-
We may daily discover crowds acquire sufficient wealth to buy gentility, but very few that possess the virtues which ennoble human nature, and (in the best sense of the word) constitute a gentleman.
-
Theirs is the present who can praise the past.
-
Every good poet includes a critic, but the reverse is not true.
-
The most reserved of men, that will not exchange two syllables together in an English coffee-house, should they meet at Ispahan, would drink sherbet and eat a mess of rice together.
-
Jealousy is the fear or apprehension of superiority: envy our uneasiness under it.
-
Learning, like money, may be of so base a coin as to be utterly void of use; or, if sterling, may require good management to make it serve the purposes of sense or happiness.
-
In every village marked with little spire, Embowered in trees, and hardly known to fame.
-
Thanks, oftenest obtrusive.
-
A man of remarkable genius may afford to pass by a piece of wit, if it happen to border on abuse.

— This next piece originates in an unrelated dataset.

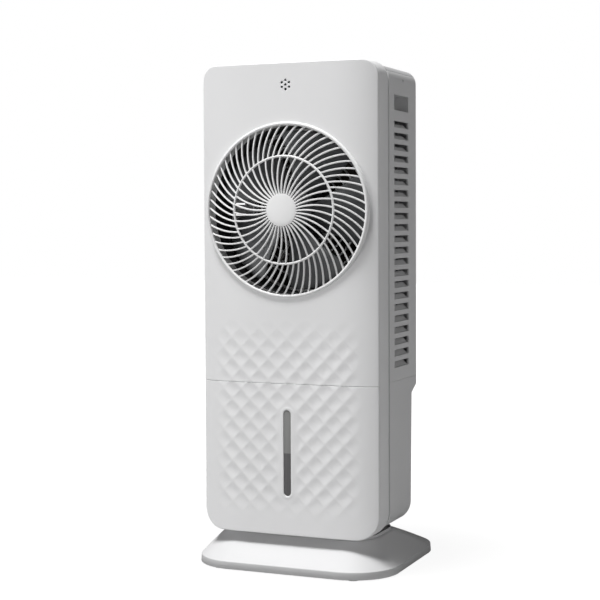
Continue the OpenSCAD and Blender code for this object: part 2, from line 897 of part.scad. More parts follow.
module drip_tray() {
    color("white") difference() {
        translate([-pad_x - 4, pad_y - 8, part_z]) cube([2 * pad_x + 8, pad_t + 16, 14]);
        translate([-pad_x - 4 + tray_wall, pad_y - 8 + tray_wall, part_z + tray_wall])
            cube([2 * pad_x + 8 - 2 * tray_wall, pad_t + 16 - 2 * tray_wall, 14]);
        translate([drain_x, drain_y, part_z - 1]) cylinder(h = 10, r = drain_r);
    }
}

module pad_frame() {
    color("whitesmoke") difference() {
        translate([-pad_x - tray_wall, pad_y - 2, tray_z])
            cube([2 * (pad_x + tray_wall), pad_t + 4, pad_top - tray_z]);
        translate([-pad_x, pad_y - 3, tray_z + tray_wall])
            cube([2 * pad_x, pad_t + 6, pad_top - tray_z - 2 * tray_wall]);
        for (i = [-4:4]) translate([i * 22, pad_y + pad_t / 2, tray_z - 1]) cylinder(h = pad_top, r = 3);
    }
}

module cooling_pad() {
    color("tan") translate([-pad_x, pad_y, tray_z + tray_wall])
        cube([2 * pad_x, pad_t, pad_top - tray_z - 2 * tray_wall]);
}

module water_tray() {
    color("white") difference() {
        translate([-pad_x - tray_wall, pad_y - 2, pad_top]) cube([2 * (pad_x + tray_wall), pad_t + 4, 16]);
        translate([-pad_x, pad_y - 2 + tray_wall, pad_top + tray_wall])
            cube([2 * pad_x, pad_t + 4 - 2 * tray_wall, 16]);
        for (i = [-4:4]) translate([i * 22, pad_y + pad_t / 2, pad_top - 1]) cylinder(h = 10, r = 1.5);
    }
}

// Upright hose with a bend over the edge of the water tray
module supply_hose() {
    color("lightgray") {
        translate([hose_x, hose_y, hose_foot]) difference() {
            union() {
                cylinder(h = hose_top - hose_foot, r = hose_r);
                translate([0, 0, part_z - hose_foot]) cylinder(h = 3, r = hose_r + 1.2);
            }
            translate([0, 0, -1]) cylinder(h = hose_top - hose_foot + 2, r = hose_in);
        }
        translate([hose_x, hose_y + hose_bend, hose_top]) rotate([90, 0, 90])
            rotate_extrude(angle = 180) translate([hose_bend, 0]) difference() {
                circle(hose_r);
                circle(hose_in);
            }
    }
}

module rear_grille() {
    w = rear_w - 2 * rear_gap;
    h = rear_h - 2 * rear_gap;
    bars = floor((h - 20) / rear_pitch);
    color("whitesmoke") translate([0, rear_in - 2, rear_z + rear_gap]) {
        difference() {
            translate([-w / 2, 0, 0]) cube([w, cabinet_wall + 3, h]);
            translate([-w / 2 + 8, -1, 8]) cube([w - 16, cabinet_wall + 5, h - 16]);
        }
        for (i = [1:bars]) translate([-w / 2 + 6, cabinet_wall + 2, i * (h - 4) / (bars + 1)])
            rotate([145, 0, 0]) cube([w - 12, 4.6, 1.6]);
        for (x = [-1, 0, 1]) translate([x * w / 4 - 1.5, 0, 6]) cube([3, 2, h - 12]);
    }
}

module dust_filter() {
    w = rear_w - 2 * rear_gap - 6;
    h = rear_h - 2 * rear_gap - 6;
    color("gray") translate([-w / 2, rear_in - 2 - 2, rear_z + rear_gap + 3]) cube([w, 2, h]);
}

// ---------- tank and its housing ----------

// Side profile of the tank housing, drawn with depth across and height up
module housing_profile(inset) {
    polygon([[cabinet_y, body_z - 1],
             [tank_foot_y - inset, body_z - 1],
             [tank_top_y - inset, chamfer_z + inset / 2],
             [rear_y - inset, lip_z + inset / 2],
             [rear_y - inset, part_z + 1],
             [cabinet_y, part_z + 1]]);
}

module along_x(x) {
    translate([-x, 0, 0]) rotate([90, 0, 90]) linear_extrude(2 * x) children();
}

module lower_housing() {
    color("whitesmoke") difference() {
        union() {
            difference() {
                intersection() {
                    along_y(cabinet_y, rear_y) lower_outline(cabinet_inset);
                    along_x(big / 4) housing_profile(0);
                }
                intersection() {
                    along_y(cabinet_y - 1, rear_y) lower_outline(cabinet_in, part_z - deck_t);
                    along_x(big / 4) translate([-nib, 0]) housing_profile(cabinet_wall);
                }
            }
            // neck that plugs into the lower band
            along_y(neck_y, cabinet_y + 3) difference() {
                lower_outline(neck_inset);
                lower_outline(neck_in, part_z - deck_t);
            }
            // rails under the tank
            for (s = [-1, 1]) translate([s * rail_x - rail_w / 2, neck_y, body_z + neck_inset])
                cube([rail_w, mouth_y - neck_y, tank_z - body_z - neck_inset]);
        }
        // mouth that the tank slides through
        along_y(mouth_y, rear_y + 1) lower_outline(neck_in, tunnel_z);
        // drain and hose holes in the deck
        translate([drain_x, drain_y, part_z - deck_t - 1]) cylinder(h = 10, r = drain_r);
        translate([hose_x, hose_y, part_z - deck_t - 1]) cylinder(h = 10, r = hose_r + fit_gap);
    }
}

// Rear face of the tank as depth at height z
function tank_face(z) = tank_foot_y + (z - body_z) / (chamfer_z - body_z) * tank_lean;

// Solid with the tank's round lower corners and leaning rear face
module tank_solid(inset, z_high) {
    intersection() {
        along_y(tank_front + inset, rear_y) lower_outline(neck_in + tank_gap + inset, z_high);
        along_x(big / 4) polygon([[tank_front, tank_z], [tank_face(tank_z) - inset * 1.4, tank_z],
                                  [tank_face(z_high) - inset * 1.4, z_high], [tank_front, z_high]]);
    }
}

module water_tank() {
    color("aliceblue", 0.8) difference() {
        tank_solid(0, tank_top);
        tank_solid(tank_wall, tank_top + 1);
        translate([-grip_w / 2, 0, tank_grip_z]) cube([grip_w, big, tank_grip_h]);
    }
}

module tank_grip_cup() {
    back = tank_face(tank_grip_z) - 24;
    color("gray") difference() {
        intersection() {
            tank_solid(tank_wall, tank_top);
            translate([-grip_w / 2 - cup_wall, back - cup_wall, tank_grip_z - cup_wall])
                cube([grip_w + 2 * cup_wall, big, tank_grip_h + 2 * cup_wall]);
        }
        translate([-grip_w / 2, back, tank_grip_z]) cube([grip_w, big, tank_grip_h]);
    }
}

module water_pump() {
    color("dimgray") translate([hose_x, hose_y, tank_z + tank_wall]) difference() {
        union() {
            translate([-28, -24, 0]) cube([34, 48, pump_h]);
            cylinder(h = pump_h + spigot_h, r = hose_r + 1);
        }
        translate([0, 0, pump_h - 10]) cylinder(h = spigot_h + 20, r = hose_in);
    }
}

module pump_riser() {
    riser_z = tank_z + tank_wall + pump_h + spigot_h;
    color("lightgray") translate([hose_x, hose_y, riser_z]) difference() {
        cylinder(h = tank_top - 1 - riser_z, r = hose_r);
        translate([0, 0, -1]) cylinder(h = tank_h, r = hose_in);
    }
}

// ---------- nodes ----------

base_plate();
base_cover();
rubber_feet();
base_screws();
lower_frame();
lower_front_panel();
level_window();
lower_housing();
water_tank();
tank_grip_cup();
water_pump();
pump_riser();
front_frame();
front_cover();
receiver_board();
front_grille();
hub_cap();
fan_duct();
rear_guard();
fan_rotor();
fan_nut();
fan_motor();
motor_shaft();
motor_screws();
cabinet();
left_grip_cup();
right_grip_cup();
side_screws();
top_cap();
display_lens();
control_board();
power_button();
speed_button();
cool_button();
timer_button();
drip_tray();
pad_frame();
cooling_pad();
water_tray();
supply_hose();
rear_grille();
dust_filter();
cord_inlet();
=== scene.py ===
"""Looks of a slim upright evaporative air cooler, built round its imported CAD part."""
import math

import bpy
import numpy as np
from mathutils import Euler, Matrix, Vector


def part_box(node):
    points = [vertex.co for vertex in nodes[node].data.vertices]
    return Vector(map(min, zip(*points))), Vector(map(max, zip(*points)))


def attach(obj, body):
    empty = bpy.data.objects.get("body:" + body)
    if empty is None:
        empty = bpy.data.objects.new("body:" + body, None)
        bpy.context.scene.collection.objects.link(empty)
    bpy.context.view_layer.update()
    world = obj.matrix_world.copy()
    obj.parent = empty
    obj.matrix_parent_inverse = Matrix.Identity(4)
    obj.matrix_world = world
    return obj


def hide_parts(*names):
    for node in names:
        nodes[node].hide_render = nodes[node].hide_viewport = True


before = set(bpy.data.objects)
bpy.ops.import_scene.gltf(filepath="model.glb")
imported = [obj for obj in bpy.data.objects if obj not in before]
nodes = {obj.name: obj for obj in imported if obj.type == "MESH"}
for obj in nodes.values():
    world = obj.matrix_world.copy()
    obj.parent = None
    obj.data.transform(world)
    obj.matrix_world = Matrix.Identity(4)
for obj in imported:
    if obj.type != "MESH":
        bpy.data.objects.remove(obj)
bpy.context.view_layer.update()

# ---------- camera ----------
# A long lens about level with the fan, standing to the right of the front so that the
# louvred side shows as a narrow strip.
camera_data = bpy.data.cameras.new("camera")
camera = bpy.data.objects.new("camera", camera_data)
bpy.context.scene.collection.objects.link(camera)
bpy.context.scene.camera = camera
camera_data.sensor_width = 36
camera_data.lens = 88.23
camera_data.shift_y = -0.0438
camera.location = (0.8655, -2.1013, 0.5250)
drop, heading, bank = 2.17, 23.03, -0.26
aim = Euler((math.radians(90 - drop), 0, math.radians(heading))).to_matrix()
camera.rotation_euler = (aim @ Matrix.Rotation(math.radians(bank), 3, "Z")).to_euler()

# ---------- studio ----------
# A pale floor without an end, one soft light almost overhead and a little to the front
# left, weaker ones in front and on the right, and a white surround behind it all.


def soft_light(name, place, size, power, aim=(0, 0, 0.4)):
    """Square area lamp of the given side in metres at place, facing the body's middle."""
    data = bpy.data.lights.new(name, "AREA")
    data.shape, data.size, data.energy = "SQUARE", size, power
    lamp = bpy.data.objects.new(name, data)
    bpy.context.scene.collection.objects.link(lamp)
    lamp.location = place
    lamp.rotation_euler = (Vector(aim) - Vector(place)).to_track_quat("-Z", "Y").to_euler()


soft_light("top_light", (-0.90, -1.32, 5.10), 1.5, 345)
soft_light("front_light", (-1.9, -3.4, 0.4), 1.5, 47)
soft_light("side_light", (4.2, -0.3, 0.55), 1.6, 31)


def wire(tree, *links):
    """Joins sockets of a node tree; a link is (node, its output, node, its input)."""
    for giver, output, taker, entry in links:
        tree.links.new(giver.outputs[output], taker.inputs[entry])


world = bpy.data.worlds.new("surround")
bpy.context.scene.world = world
world.use_nodes = True
wt = world.node_tree
wt.nodes.clear()
world_out = wt.nodes.new("ShaderNodeOutputWorld")
world_mix = wt.nodes.new("ShaderNodeMixShader")
ambient = wt.nodes.new("ShaderNodeBackground")
ambient.inputs["Strength"].default_value = 0.08
seen = wt.nodes.new("ShaderNodeBackground")
for shade in (ambient, seen):
    shade.inputs["Color"].default_value = (1, 1, 1, 1)
rays = wt.nodes.new("ShaderNodeLightPath")
either = wt.nodes.new("ShaderNodeMath")
either.operation = "MAXIMUM"
wire(wt, (rays, "Is Camera Ray", either, 0), (rays, "Is Transmission Ray", either, 1),
     (either, 0, world_mix, "Fac"), (ambient, 0, world_mix, 1), (seen, 0, world_mix, 2),
     (world_mix, 0, world_out, "Surface"))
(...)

A little genius is obliged to catch at every witticism indiscriminately.
-
I know not whether increasing years do not cause us to esteem fewer people and to bear with more.
-
However, I think a plain space near the eye gives it a kind of liberty it loves; and then the picture, whether you choose the grand or beautiful, should be held up at its proper distance. Variety is the principal ingredient in beauty; and simplicity is essential to grandeur.
-
Necessity may be the mother of lucrative invention, but it is the death of poetical invention.
-
It should seem that indolence itself would incline a person to be honest, as it requires infinitely greater pains and contrivance to be a knave.
-
Harmony of period and melody of style have greater weight than is generally imagined in the judgment we pass upon writing and writers. As a proof of this, let us reflect what texts of scripture, what lines in poetry, or what periods we most remember and quote, either in verse or prose, and we shall find them to be only musical ones.
-
Long sentences in a short composition are like large rooms in a little house.
-
Love can be founded upon Nature only.
-
Some men are called sagacious, merely on account of their avarice; whereas a child can clench its fist the moment it is born.
-
Taste and good-nature are universally connected.
-
The weak and insipid white wine makes at length excellent vinegar.
-
The regard one shows economy, is like that we show an old aunt who is to leave us something at last.
-
When self-interest inclines a man to print, he should consider that the purchaser expects a pennyworth for his penny, and has reason to asperse his honesty if he finds himself deceived.
-
The lines of poetry, the period of prose, and even the texts of Scripture most frequently recollected and quoted, are those which are felt to be preeminently musical.
-
A person that would secure to himself great deference will, perhaps, gain his point by silence as effectually as by anything he can say.
-
Persons who discover a flatterer, do not always disapprove him, because he imagines them considerable enough to deserve his applications.